Supplied information:

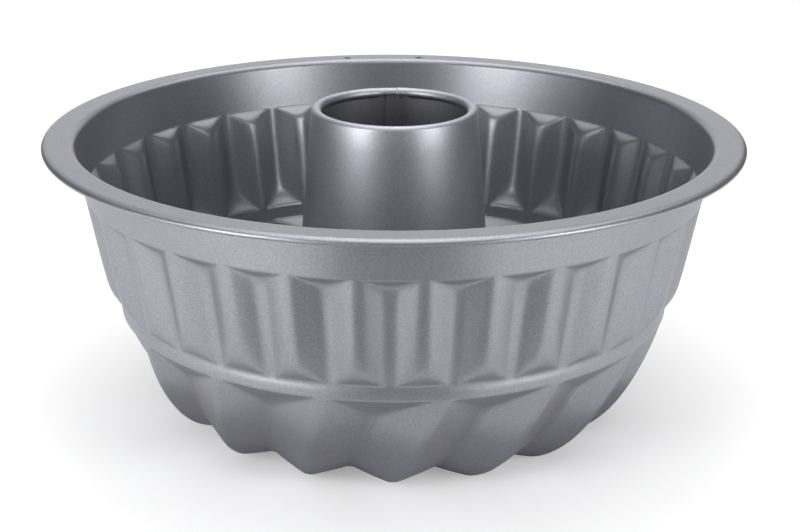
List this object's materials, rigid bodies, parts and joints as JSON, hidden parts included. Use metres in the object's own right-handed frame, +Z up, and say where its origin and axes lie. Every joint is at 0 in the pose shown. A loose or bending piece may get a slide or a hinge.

* * *

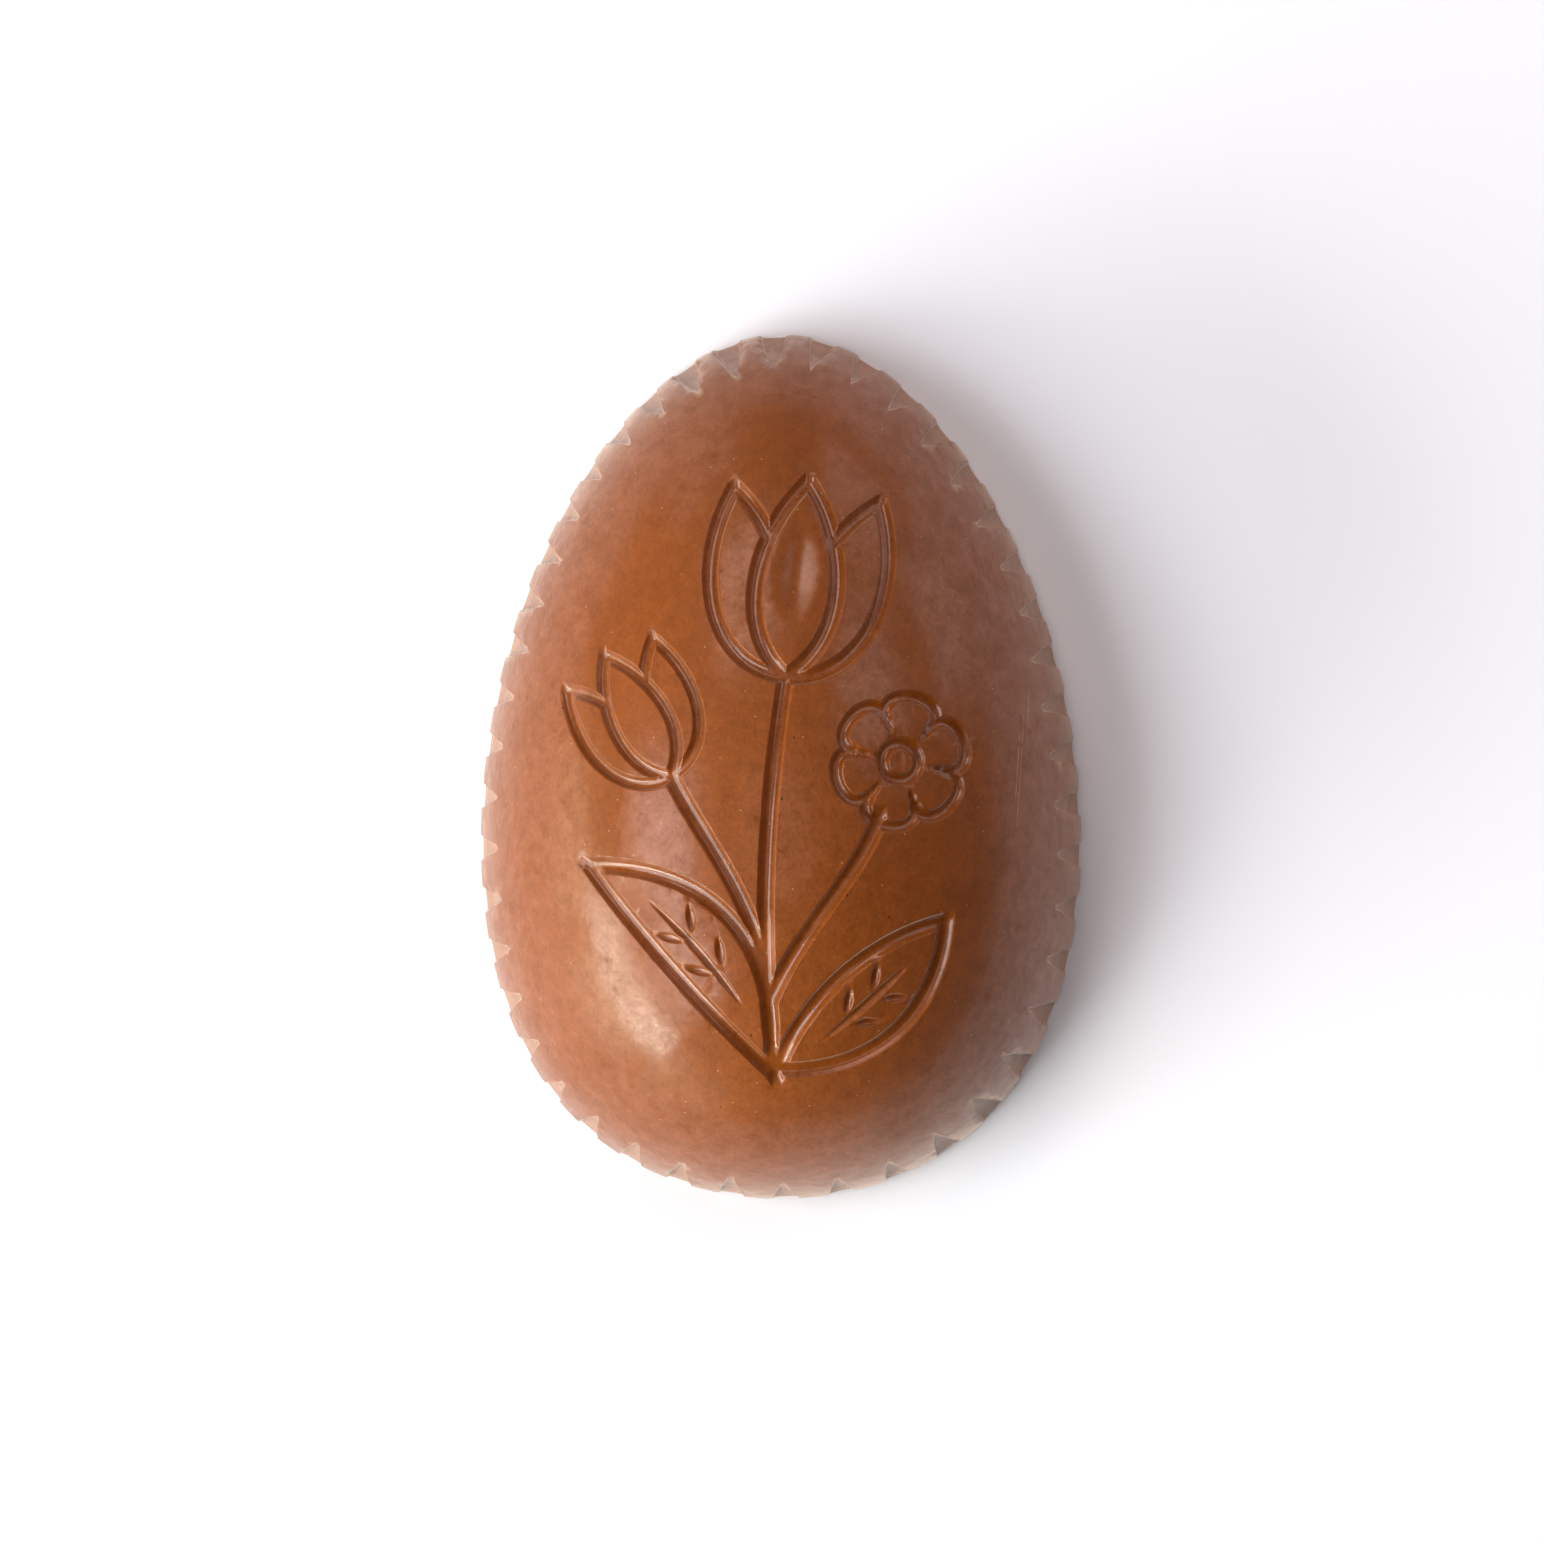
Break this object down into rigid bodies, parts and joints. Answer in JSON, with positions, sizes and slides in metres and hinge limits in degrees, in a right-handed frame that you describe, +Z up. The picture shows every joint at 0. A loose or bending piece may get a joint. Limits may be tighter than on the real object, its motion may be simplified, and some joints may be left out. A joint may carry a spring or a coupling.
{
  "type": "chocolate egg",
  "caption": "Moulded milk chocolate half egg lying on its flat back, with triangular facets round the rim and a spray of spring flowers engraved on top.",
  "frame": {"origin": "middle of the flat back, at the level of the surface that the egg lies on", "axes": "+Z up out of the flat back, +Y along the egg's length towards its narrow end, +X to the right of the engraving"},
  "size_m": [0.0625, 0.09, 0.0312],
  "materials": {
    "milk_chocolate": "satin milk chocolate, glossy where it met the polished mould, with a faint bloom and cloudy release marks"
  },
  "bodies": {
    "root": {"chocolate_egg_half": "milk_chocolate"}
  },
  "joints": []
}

...

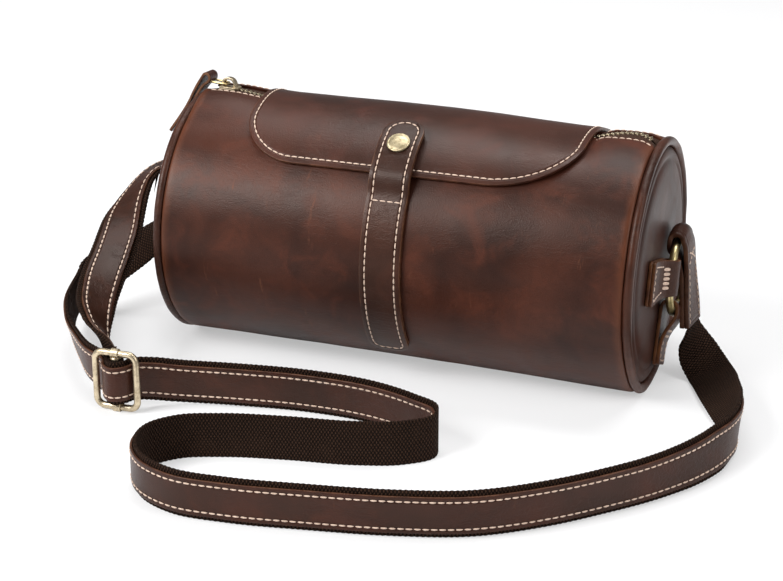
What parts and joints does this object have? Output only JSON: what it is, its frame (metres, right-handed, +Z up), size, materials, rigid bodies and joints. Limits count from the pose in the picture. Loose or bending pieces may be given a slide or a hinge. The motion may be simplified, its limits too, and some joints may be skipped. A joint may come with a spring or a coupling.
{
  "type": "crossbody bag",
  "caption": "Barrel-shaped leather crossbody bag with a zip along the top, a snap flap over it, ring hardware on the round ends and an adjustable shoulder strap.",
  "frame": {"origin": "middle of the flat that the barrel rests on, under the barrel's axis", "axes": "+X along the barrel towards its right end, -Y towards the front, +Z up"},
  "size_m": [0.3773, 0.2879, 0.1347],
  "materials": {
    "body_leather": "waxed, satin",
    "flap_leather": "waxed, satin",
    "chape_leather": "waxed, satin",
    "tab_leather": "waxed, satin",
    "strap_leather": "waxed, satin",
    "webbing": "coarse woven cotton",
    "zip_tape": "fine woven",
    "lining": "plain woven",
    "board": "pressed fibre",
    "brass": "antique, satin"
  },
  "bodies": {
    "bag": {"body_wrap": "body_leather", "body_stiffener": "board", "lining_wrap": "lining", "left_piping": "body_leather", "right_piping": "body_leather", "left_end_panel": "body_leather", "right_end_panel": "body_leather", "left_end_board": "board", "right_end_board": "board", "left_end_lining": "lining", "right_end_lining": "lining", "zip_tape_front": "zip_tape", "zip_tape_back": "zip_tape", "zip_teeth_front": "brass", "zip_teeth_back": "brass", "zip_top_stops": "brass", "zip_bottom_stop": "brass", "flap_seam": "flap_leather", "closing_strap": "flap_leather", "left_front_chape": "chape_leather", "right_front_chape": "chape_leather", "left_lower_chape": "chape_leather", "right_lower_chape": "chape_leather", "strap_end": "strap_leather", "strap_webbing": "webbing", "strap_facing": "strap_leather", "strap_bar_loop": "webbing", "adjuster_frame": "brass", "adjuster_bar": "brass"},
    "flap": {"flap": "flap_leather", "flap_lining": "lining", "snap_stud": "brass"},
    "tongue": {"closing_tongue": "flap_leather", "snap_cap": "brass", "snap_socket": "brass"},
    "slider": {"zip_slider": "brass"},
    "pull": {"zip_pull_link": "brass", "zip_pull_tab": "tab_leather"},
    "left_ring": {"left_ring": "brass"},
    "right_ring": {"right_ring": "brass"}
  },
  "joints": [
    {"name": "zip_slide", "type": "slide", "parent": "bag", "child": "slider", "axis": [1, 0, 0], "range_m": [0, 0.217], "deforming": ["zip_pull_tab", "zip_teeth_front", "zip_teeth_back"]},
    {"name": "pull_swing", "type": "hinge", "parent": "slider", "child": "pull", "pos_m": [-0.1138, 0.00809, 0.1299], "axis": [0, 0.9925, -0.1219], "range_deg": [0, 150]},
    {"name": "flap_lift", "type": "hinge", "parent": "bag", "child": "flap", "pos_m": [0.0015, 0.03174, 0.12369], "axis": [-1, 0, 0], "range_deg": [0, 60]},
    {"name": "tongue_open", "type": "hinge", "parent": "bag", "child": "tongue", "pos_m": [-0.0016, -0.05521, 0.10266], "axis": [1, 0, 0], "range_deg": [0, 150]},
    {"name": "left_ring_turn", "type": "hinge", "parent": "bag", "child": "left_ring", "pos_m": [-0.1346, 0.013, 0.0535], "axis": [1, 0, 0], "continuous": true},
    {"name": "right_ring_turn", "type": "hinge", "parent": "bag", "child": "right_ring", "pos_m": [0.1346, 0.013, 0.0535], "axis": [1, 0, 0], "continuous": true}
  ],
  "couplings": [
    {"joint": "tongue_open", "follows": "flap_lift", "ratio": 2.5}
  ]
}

Goal: Write out every line of the entries that holds the word "bodies".

The response:
List this object's materials, rigid bodies, parts and joints as JSON, hidden parts included. Use metres in the object's own right-handed frame, +Z up, and say where its origin and axes lie. Every joint is at 0 in the pose shown. A loose or bending piece may get a slide or a hinge.
Break this object down into rigid bodies, parts and joints. Answer in JSON, with positions, sizes and slides in metres and hinge limits in degrees, in a right-handed frame that you describe, +Z up. The picture shows every joint at 0. A loose or bending piece may get a joint. Limits may be tighter than on the real object, its motion may be simplified, and some joints may be left out. A joint may carry a spring or a coupling.
  "bodies": {
What parts and joints does this object have? Output only JSON: what it is, its frame (metres, right-handed, +Z up), size, materials, rigid bodies and joints. Limits count from the pose in the picture. Loose or bending pieces may be given a slide or a hinge. The motion may be simplified, its limits too, and some joints may be skipped. A joint may come with a spring or a coupling.
  "bodies": {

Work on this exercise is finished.